All of the men were wearing expensive suits with cuff links.

Every floor had gold embossed logos, and while the people we spent time with were – on the whole – quite friendly, there was a formality to everything that for me, made it an uncomfortable place to be.

I knew from my vacation placement that I loved the informality of mine sites, and was more than comfortable in steel capped boots and workwear.

Sure, if this company had offered me a position I could’ve got myself a new wardrobe – but it still didn’t feel right – and I doubted that I would be able to do my best work if I felt like I wasn’t comfortable – so the next day I rang them, thanked them for considering me, and asked to be removed from the process.

My kids like dressing up like their heroes, it’s almost an attempt to spend time ‘in their shoes’ and the people in the head office where my interview was seemed happy enough to be dressed to fit in with organizational culture.

We wear the player numbers of our sporting heroes as we support our teams and we copy the hair styles and clothing worn by celebrities.

So dressing up like our heroes is great fun – but I certainly didn’t want to dress up to fit the culture of the company I interviewed for – so what was the difference?

I guess on some level, I felt like the cultural fit of that company wasn’t going to be healthy for me – so I was totally lacking in motivation to even bother trying.

It was exactly the same for my dress up day way back in Grade 2 – I had zero motivation to dress up.
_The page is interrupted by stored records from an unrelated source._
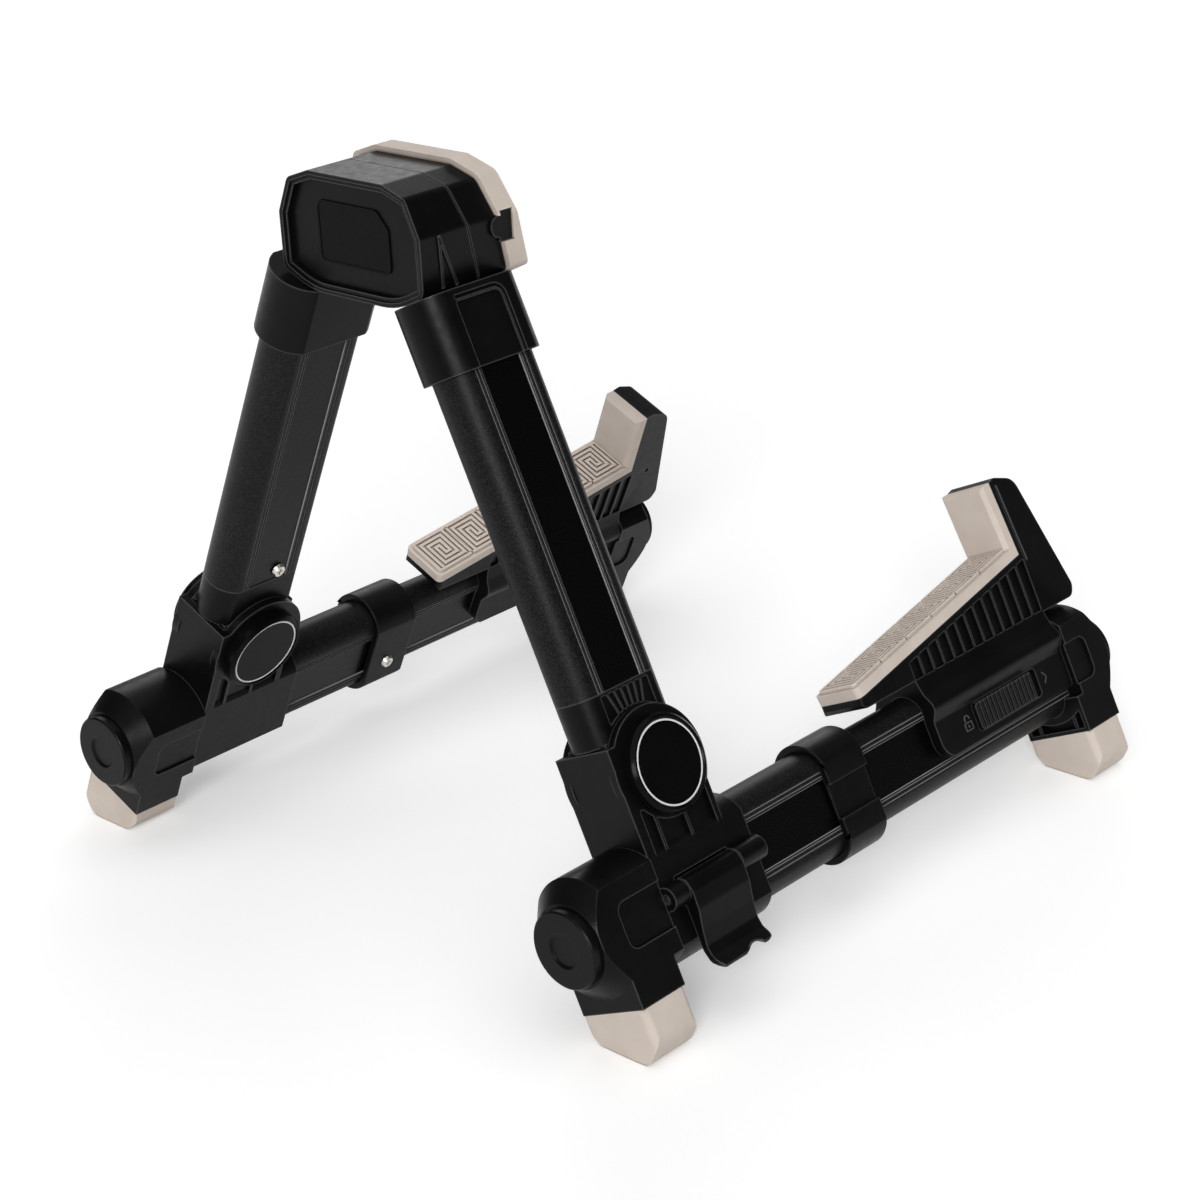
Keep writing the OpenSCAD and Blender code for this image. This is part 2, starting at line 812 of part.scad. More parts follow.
module base_tube() {
    color("#1e1e1f") difference() {
        along_t(rear_mouth - cap_bore + fit_gap, base_tube_end) tube_ring();
        translate([-half_t, mid_screw_t, mid_screw_u]) rotate([0, 90, 0]) {
            cylinder(r = screw_hole_r, h = half_t, center = true);
        }
    }
}

module extension_tube() {
    tube_end = front_mouth + front_cap_len - cap_floor - fit_gap;
    color("#1e1e1f") difference() {
        along_t(mid_collar_t - tube_overlap, tube_end) extension_ring();
        translate([-half_t, mid_screw_t, mid_screw_u]) rotate([0, 90, 0]) {
            cylinder(r = screw_hole_r, h = half_t, center = true);
        }
    }
}

module mid_collar() {
    color("#1b1b1c") difference() {
        along_t(mid_collar_t, mid_collar_end) collar_outline();
        along_t(mid_collar_t - 1, base_tube_end + fit_gap) tube_outline(tube_w, tube_t, tube_flat, fit_gap);
        along_t(mid_collar_t, far) tube_outline(ext_w, ext_t, ext_flat, fit_gap);
        along_n(collar_t / 2 - 1.3, far) translate([mid_collar_t - 1, -5.3]) square([far, 10.6]);
        translate([-far, mid_screw_t, mid_screw_u]) rotate([0, 90, 0]) cylinder(r = screw_hole_r, h = far);
    }
}

module collar_screw() {
    color("silver") translate([-collar_t / 2 - 1.2, mid_screw_t, mid_screw_u]) rotate([0, -90, 0]) {
        pan_screw(side_screw, collar_wall + tube_wall + 3);
    }
}

module rear_place() {
    translate([0, rear_mouth, 0]) rotate([90, 0, 0]) children();
}

module front_place() {
    translate([0, front_mouth, 0]) mirror([0, 1, 0]) rotate([90, 0, 0]) children();
}

// An end cap in its own frame: its mouth at z = 0, the nose along +z, the foot along -y, its bore the child's
module end_cap(body, bore) {
    cone = nose_len - 3;
    shank = body - foot_len;
    color("#1a1a1b") difference() {
        union() {
            intersection() {
                rotate_extrude() polygon([
                    [0, 0], [cap_r, 0], [cap_r, body], [button_r + 0.9, body + cone], [button_r, body + cone],
                    [button_r, body + nose_len - 0.5], [button_r - 0.5, body + nose_len],
                    [5.4, body + nose_len], [4.6, body + nose_len - 0.7], [0, body + nose_len - 0.7]
                ]);
                translate([-cap_half, -far, -1]) cube([2 * cap_half, 2 * far, far]);
            }
            translate([-cap_half, -foot_seam, shank]) cube([2 * cap_half, foot_seam - 10, foot_len]);
        }
        translate([0, 0, -foot_len]) linear_extrude(bore + foot_len) children();
        both_sides() along_n(cap_half - side_cut_d, cap_half + 1) side_recess(body - 4);
        shank_pocket(shank);
        translate([-foot_peg[0] / 2 - fit_gap, -foot_seam - 1, body - (foot_len + foot_peg[1]) / 2 - fit_gap]) {
            cube([foot_peg[0] + 2 * fit_gap, foot_peg[2] + 1 + fit_gap, foot_peg[1] + 2 * fit_gap]);
        }
    }
}

// The recess in an end cap's flat sides, open at the mouth and rounded at the nose
module side_recess(deep) {
    low = -6.5;
    high = 7;
    polygon(rounded([[low, -1], [high, -1], [high, deep], [low, deep]], [0, 0, 3, 3]));
}

// The open, ribbed hollow in the side of the shank that faces the knuckle
module shank_pocket(shank) {
    wide = cap_half - 1.6;
    difference() {
        translate([-wide, -foot_seam + 1.4, shank - 1]) cube([2 * wide, foot_seam - 8, 4.5]);
        translate([0, 0, shank - 2]) cylinder(r = cap_r, h = 8);
        for (n = [-7.5, 7.5]) {
            translate([n - 0.6, -foot_seam, shank + 0.6]) cube([1.2, foot_seam, 4]);
        }
    }
}

module rear_end_cap() {
    rear_place() end_cap(rear_cap_len, cap_bore) tube_outline(tube_w, tube_t, tube_flat, fit_gap);
}

module front_end_cap() {
    front_place() end_cap(front_cap_len, front_cap_len - cap_floor) {
        tube_outline(ext_w, ext_t, ext_flat, fit_gap);
    }
}

// Where the floor cuts the plane of a foot, in the leg's frame
function floor_u(n) = -(axis_h + n * sin(lean)) / cos(lean);

// A rubber foot between two places along the tube
module rubber_foot(t0, t1) {
    half = cap_half - 0.1;
    mid = (t0 + t1) / 2;
    section = [
        [-half, -foot_seam], [-half - 0.5, -foot_seam - 4.5], [-half + 2.5, floor_u(-half + 2.5)],
        [half - 6.5, floor_u(half - 6.5)], [half, floor_u(half) + 8.7], [half, -foot_seam]
    ];
    deep = floor_u(half) - 2;
    side = [[t0, -foot_seam], [t0, deep], [t1, deep], [t1, -foot_seam]];
    plan = [[-half - 1, t0], [half, t0], [half, t1], [-half - 1, t1]];
    color("#cdc3bb") {
        intersection() {
            along_t(t0, t1) polygon(rounded(section, [0, 6, 4.5, 4, 6, 0]));
            along_n(-far, far) polygon(rounded(side, [0, 7, 7, 0]));
            along_u(-far, 0) polygon(rounded(plan, 2.4));
        }
        translate([-foot_peg[0] / 2, mid - foot_peg[1] / 2, -foot_seam - eps]) {
            cube([foot_peg[0], foot_peg[1], foot_peg[2] + eps]);
        }
    }
}

module rear_foot() {
    rear_rim = rear_mouth - rear_cap_len;
    rubber_foot(rear_rim, rear_rim + foot_len);
}

module front_foot() {
    front_rim = front_mouth + front_cap_len;
    rubber_foot(front_rim - foot_len, front_rim);
}

// Cradle

module saddle_section() {
    outer = mirrored([
        [flap_n, flap_u], [flap_n, 5.8], [flap_n + 2.6, 10.4], [flap_n - 0.3, 15], [arm_half, arm_u]
    ]);
    soft = both_ways([0.8, 2, 3.4, 4, 0]);
    difference() {
        polygon(rounded(outer, soft));
        banded_outline(ext_w, ext_t, ext_flat, slide_gap);
        translate([-ext_t / 2 - slide_gap, 2 * flap_u]) square([ext_t + 2 * slide_gap, -flap_u]);
    }
}

function arm_outline() = let (
    corner = seat_end,
    toe = corner - lip_back * lip_front
) [
    [pad_back + 1.5, arm_u],
    [pad_back, arm_u + 1.5],
    seat_start,
    corner,
    lip_top,
    lip_top - 3 * lip_front + 0.6 * lip_dir,
    lip_top - (lip_back - 1) * lip_front - 3 * lip_dir,
    [toe[0] + 7.6, arm_u + 2.9],
    [toe[0] + 5.6, arm_u - 0.6],
    [saddle_front, arm_u - 0.6],
    [saddle_front, arm_u - 3],
    [saddle_back, arm_u - 3],
    [saddle_back, arm_u]
];

// The sunk fields between the upright ribs on the side of the arm
module arm_fields() {
    pitch = saddle_len / arm_ribs;
    first = saddle_back;
    for (i = [0 : arm_ribs - 1]) {
        back = first + i * pitch + 0.45;
        front = first + (i + 1) * pitch - 0.45;
        polygon([
            [back, arm_u + 0.2], [front, arm_u + 0.2],
            [front, seat_u(front) - rail_h], [back, seat_u(back) - rail_h]
        ]);
    }
}

// Height of the arm's top under the pad
function seat_u(t) = pad_u + (t - pad_back) * tan(pad_rise);

module cradle() {
    corner_r = 6;
    arm_soft = [0, 0, 0, 0, 0, 2, 6, 3, 3, 0, 0, 0, 0];
    color("#18181a") difference() {
        union() {
            intersection() {
                along_t(saddle_back, saddle_front) saddle_section();
                along_n(-far, far) polygon(rounded([
                    [saddle_back, flap_u], [saddle_front, flap_u], [saddle_front, far], [saddle_back, far]
                ], [corner_r, 2, 0, 0]));
            }
            intersection() {
                along_n(-arm_half, arm_half) polygon(rounded(arm_outline(), arm_soft));
                along_u(-far, far) heel_plan(pad_back, far);
            }
        }
        both_sides() along_n(arm_half - 1, arm_half + 1) arm_fields();
        along_n(arm_half - lip_groove, arm_half + 1) lip_line();
        lock_pocket();
        translate([-arm_half - 1, seat_end[0] + 9.5, seat_end[1] - 3]) rotate([0, 90, 0]) {
            cylinder(r = 1, h = 5);
        }
    }
}

// The heel's outline in n and t, rounded at its two rear corners
module heel_plan(back, front, inset = 0) {
    half = arm_half - inset;
    radius = heel_r - inset / 2;
    start = back + inset;
    corners = [[-half, start], [half, start], [half, front], [-half, front]];
    polygon(rounded(corners, [radius, radius, 0, 0]));
}

// The line beside the lip's pad, which ends at the first rib
module lip_line() {
    inner = 2;
    width = 0.6;
    top = lip_top - 2 * lip_dir;
    foot = seat_end - 3 * lip_dir;
    polygon([
        top - inner * lip_front, top - (inner + width) * lip_front,
        foot - (inner + width) * lip_front, foot - inner * lip_front
    ]);
}

function lock_field(low, high, gap) = [
    [low - gap, lock_low - gap], [high + gap, lock_low - gap],
    [high + gap, lock_high + gap], [low - gap, lock_high + gap]
];

module lock_pocket() {
    along_n(flap_n - 1, flap_n + far) {
        polygon(rounded(lock_field(lock_back, lock_back + lock_len + lock_travel, run_gap), 1.5));
    }
}

module lock_slider() {
    ribs = 14;
    pitch = lock_len / ribs;
    outline = rounded(lock_field(lock_back, lock_back + lock_len, 0), 1.2);
    color("#1c1c1e") {
        along_n(flap_n - 1 + run_gap, flap_n + 0.4) polygon(outline);
        along_n(flap_n, flap_n + 1.3) intersection() {
            polygon(outline);
            for (i = [0 : ribs - 1]) {
                translate([lock_back + i * pitch, lock_low]) square([pitch * 0.55, lock_high - lock_low]);
            }
        }
    }
}

// Distance of a spiral arm's side from the middle of its square, nearer after each half turn
function key_reach(i) = key_step * (key_turns - 0.5 - floor(i / 2));

// A groove that turns in a quarter at a time to the middle of its square
module key_arm() {
    for (i = [0 : 2 * key_turns - 2]) {
        from = key_reach(max(i - 1, 0)) + key_w / 2;
        to = key_reach(i + 1) + key_w / 2;
        rotate(90 * i) translate([-from, -key_reach(i) - key_w / 2]) square([from + to, key_w]);
    }
}

// One square of the Greek key: two arms, half a turn apart
module key_square() {
    key_arm();
    rotate(180) key_arm();
}

// The seat's own frame: y up along the seat, z square to it
module on_seat() {
    translate([0, seat_start[0], seat_start[1]]) rotate([pad_rise, 0, 0]) children();
}

module seat_pad() {
    difference() {
        union() {
            linear_extrude(pad_base) heel_plan(0, pad_len);
            translate([0, 0, pad_base - eps]) linear_extrude(pad_t - pad_base + eps) {
                heel_plan(0, pad_len - 1, pad_border);
            }
        }
        for (i = [0 : key_squares - 1]) {
            middle = key_start + (i + 0.5) * key_pitch;
            translate([0, middle, pad_t - key_d]) linear_extrude(key_d + 1) key_square();
        }
        both_sides() for (i = [1 : key_squares - 1]) {
            notch = key_start + i * key_pitch - key_w / 2;
            translate([arm_half - pad_border - 1, notch, pad_base]) cube([2, key_w, pad_t]);
        }
    }
}

// The lip's pad, chamfered round its front face
module lip_pad() {
    low = pad_t - pad_chamfer;
    intersection() {
        along_t(0, lip_h) polygon(mirrored([[arm_half, 0], [arm_half, low], [arm_half - pad_chamfer, pad_t]]));
        along_n(-arm_half, arm_half) {
            polygon([[0, 0], [lip_h, 0], [lip_h, low], [lip_h - pad_chamfer, pad_t], [0, pad_t]]);
        }
    }
}

module cradle_pad() {
    color("#cfc4bb") {
        on_seat() seat_pad();
        translate([0, seat_end[0], seat_end[1]]) rotate([90 + lip_lean, 0, 0]) lip_pad();
    }
}

head_rear_shell();
head_front_shell();
head_pad();
head_label_plate();
head_screws();
right_leg() hinge_pin();  // right_hinge_pin
right_leg() top_collar();  // right_top_collar
right_leg() upright_tube();  // right_upright_tube
right_leg() upright_plug();  // right_upright_plug
right_leg() upright_screw();  // right_upright_screw
right_leg() knuckle_bracket();  // right_knuckle_bracket
right_leg() knuckle_bolt();  // right_knuckle_bolt
right_leg() knuckle_nut();  // right_knuckle_nut
right_leg() outer_cap();  // right_outer_cap
right_leg() inner_cap();  // right_inner_cap
right_leg() lock_lever();  // right_lock_lever
right_leg() lever_pin();  // right_lever_pin
right_leg() base_tube();  // right_base_tube
right_leg() extension_tube();  // right_extension_tube
right_leg() mid_collar();  // right_mid_collar
right_leg() collar_screw();  // right_collar_screw
right_leg() rear_end_cap();  // right_rear_end_cap
right_leg() rear_foot();  // right_rear_foot
right_leg() front_end_cap();  // right_front_end_cap
right_leg() front_foot();  // right_front_foot
right_leg() cradle();  // right_cradle
right_leg() cradle_pad();  // right_cradle_pad
right_leg() lock_slider();  // right_lock_slider
left_leg() hinge_pin();  // left_hinge_pin
left_leg() top_collar();  // left_top_collar
left_leg() upright_tube();  // left_upright_tube
left_leg() upright_plug();  // left_upright_plug
left_leg() upright_screw();  // left_upright_screw
left_leg() knuckle_bracket();  // left_knuckle_bracket
left_leg() knuckle_bolt();  // left_knuckle_bolt
left_leg() knuckle_nut();  // left_knuckle_nut
left_leg() outer_cap();  // left_outer_cap
left_leg() inner_cap();  // left_inner_cap
left_leg() lock_lever();  // left_lock_lever
left_leg() lever_pin();  // left_lever_pin
left_leg() base_tube();  // left_base_tube
left_leg() extension_tube();  // left_extension_tube
left_leg() mid_collar();  // left_mid_collar
left_leg() collar_screw();  // left_collar_screw
left_leg() rear_end_cap();  // left_rear_end_cap
left_leg() rear_foot();  // left_rear_foot
left_leg() front_end_cap();  // left_front_end_cap
left_leg() front_foot();  // left_front_foot
left_leg() cradle();  // left_cradle
left_leg() cradle_pad();  // left_cradle_pad
left_leg() lock_slider();  // left_lock_slider
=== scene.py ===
"""Looks of a folding A-frame ukulele stand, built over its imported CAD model."""

import json
import math

import bmesh
import bpy
from mathutils import Matrix, Vector


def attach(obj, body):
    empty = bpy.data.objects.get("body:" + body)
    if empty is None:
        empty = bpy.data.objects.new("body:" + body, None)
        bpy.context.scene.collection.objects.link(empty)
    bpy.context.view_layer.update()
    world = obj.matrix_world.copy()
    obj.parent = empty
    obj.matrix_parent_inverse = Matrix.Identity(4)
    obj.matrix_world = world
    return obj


MM = 0.001
SIDES = ("right", "left")

# Stance of the legs in mm, as the CAD model has it
LEAN = math.radians(25)
LEG_LEN = 205
HINGE_X = 11.5
HINGE_INSET = 3.2
AXIS_H = 32.5
BASE_X = HINGE_X + LEG_LEN * math.sin(LEAN) + HINGE_INSET * math.cos(LEAN)
BASE_Y = 78.15
KNUCKLE_U = 35
BAND_HALF = 7.5

# Distances from a tube's middle line to the edges of its band and grooves, where thin highlight lines are
# painted, in mm
HIGHLIGHT_LINES = (7.5, 8.3, 9.6)

# Round caps on the knuckles in mm: where the recessed face lies, and the painted ring on it
CAP_FACE_N = 14.8
RING_R = 12
RING_W = 0.6
RING_H = 0.08

# Raised signs on the cradles' outer flaps in mm: the flap's face, and the signs' places and sizes
FLAP_N = 10.27
PADLOCK_T = 126.5
ARROW_T = 168.5
SIGN_U = 0.6
SIGN_W = 0.55
SIGN_H = 0.25

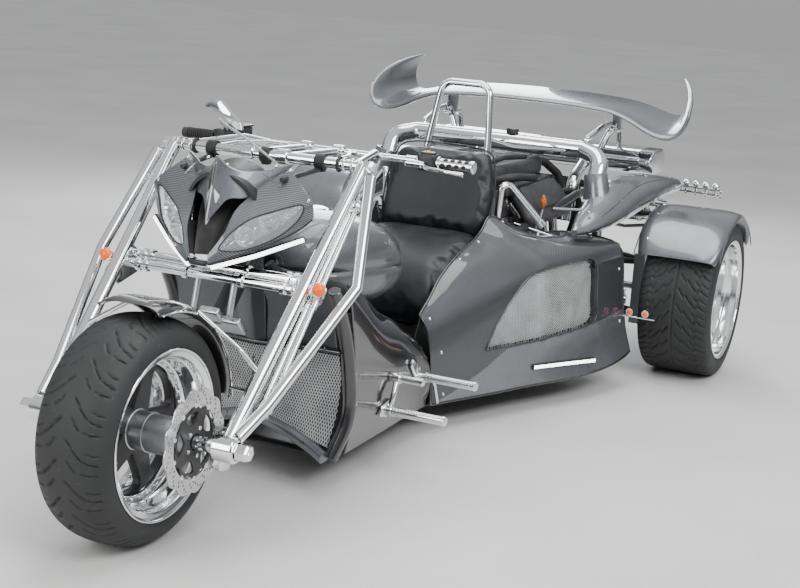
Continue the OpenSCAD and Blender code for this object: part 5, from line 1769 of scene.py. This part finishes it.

That’s because we only imitate people we admire.

Believe it or not, there are a few different passages in the bible that encourage us to imitate others.

Paul in 1 Corinthians 11:1 says to be imitators of him, as he in turn imitates Christ. 3 John 1:11 warns us “do not imitate what is evil, but what is good. The one who does good is of God, the one who does evil has not seen God.”

So imitation itself is not a problem, but we need to make sure that the focus of our imitation is the focus for the right reasons.

I encourage you to spend a few moments thinking about who you been imitating lately

Who have you been admiring and why?

Remember that we don’t just imitate people when we dress up like them.

We imitate them when we follow them, when we do the same things as them, for the same reasons.

Do the choices you’ve been making show that you are imitating the things of this world?

Or are you imitating mature followers of Jesus?

Are you imitating Jesus himself?

Are you imitating what is good?

Are you stepping into the ways of the kingdom?